Lynn’s research centres on the development of magnetic resonance measurements and, in particular, adapting magnetic resonance imaging (MRI) methods – as used in hospitals – to study non-medical subjects.  The average human adult body is ~53% water by weight and involves lots of soft tissue; medical MRI methods have been optimised to probe such ‘soft’ systems. The systems of interest in chemical engineering, in contrast, often contain large fractions of solid material – granular catalyst particles, for example, or rock in the case of improved oil recovery strategies. Lynn’s group is particularly interested in multi-component adsorption, diffusion, flow and reaction in porous media. Without going into detail, using MRI methods in such engineering applications is challenging: the signals are generally much weaker than those in medical MRI. Lynn’s group is internationally recognised for boosting the sensitivity of engineering MRI methods, improving the achievable spatial and/or time resolution of such measurements, and determining absolute (rather than relative) values for the property of interest (water content, flow velocity, etc). Her work spans experiment (new and improved reactor design, for example), theory (enhanced data acquisition and processing methods) and applications.  Lynn has enjoyed long term partnerships with major industrial partners (Johnson-Matthey, Microsoft Research, ExxonMobil, Schlumberger) active in the catalysis, oil recovery and pharmaceutical technology sectors and her research has helped advance several products and process technologies in these fields.

Inevitably, Lynn’s achievements have attracted many awards, but also many responsibilities. The interdisciplinary nature of her research achievements is illustrated by her election to the Fellowship of the Institute of Chemical Engineers, the Royal Society of Chemistry, the Institute of Physics and the Royal Academy of Engineering.  Lynn was elected to the Fellowship of the Royal Society in 2004, and awarded an OBE (for services to chemistry) in 2001 and a CBE (for services to chemical engineering) in 2009.  She has been a Miller Visiting Professor at the University of California, Berkeley in 1996 and is currently an Honorary Professor at Beijing University of Chemical Technology and a Visiting Professor at Nanyang Technical University in Singapore.

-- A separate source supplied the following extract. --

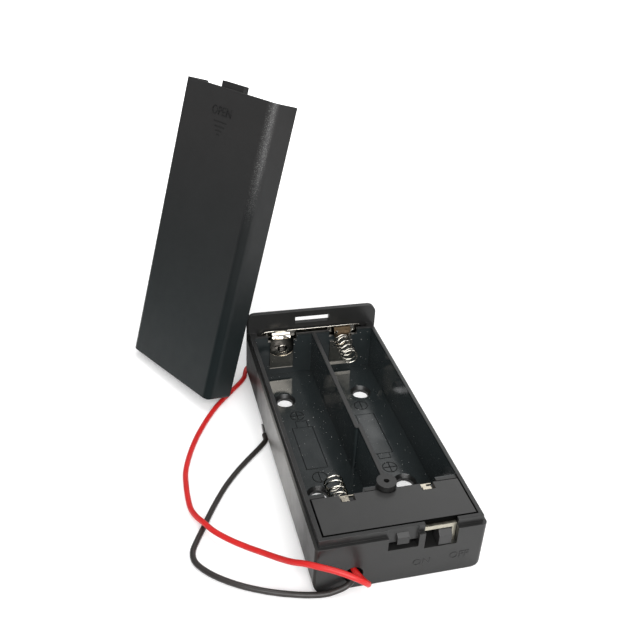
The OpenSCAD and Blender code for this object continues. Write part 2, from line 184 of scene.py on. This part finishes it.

To Lynn’s enormous credit, she has succeeded in combining her world leading research with a full share of high profile leadership duties.  Lynn was Head of the Department of Chemical Engineering at Cambridge for the four years prior to her appointment as Pro-Vice Chancellor for Research in 2010.  She was a longstanding advisor and consultant for Unilever and has recently been appointed to Shell Science Council. Lynn was a member of the Chemical Engineering panel in the Research Assessment Exercises in 2001 and 2008, and has a distinguished record of service for EPSRC – the UK research council with primary responsibility for supporting engineering and science. Lynn also serves on committees of the Royal Society and the Royal Academy of Engineering, but the final responsibility I wish to share with you is her membership of the international panel for the award of the first ever Queen Elizabeth Prize for Engineering. This is a major new award, established to recognise engineering achievements and to highlight the importance of engineering in transforming our lives. In time, it is hoped the Queen Elizabeth Prize will acquire a status equal to that of the Nobel Prizes for sciences, medicine, literature and peace. Nominations came from all engineering disciplines and, given that this was the first such award, selecting the winner was an exciting, but also challenging, task.  In the event, the £1m prize was awarded to five engineers credited with creating the internet and the World Wide Web, who received their prize from the Queen on 25 June.

Mr Pro Vice-Chancellor, a succession of physics-oriented school pupils have surely been disadvantaged by Lynn’s change of career plan in 1983, but the scale, the quality and the impact of her subsequent scientific achievements and contributions should serve as an inspiration to us all.  I present Professor Lynn Gladden as eminently worthy of the degree of Doctor of Science, honoris causa.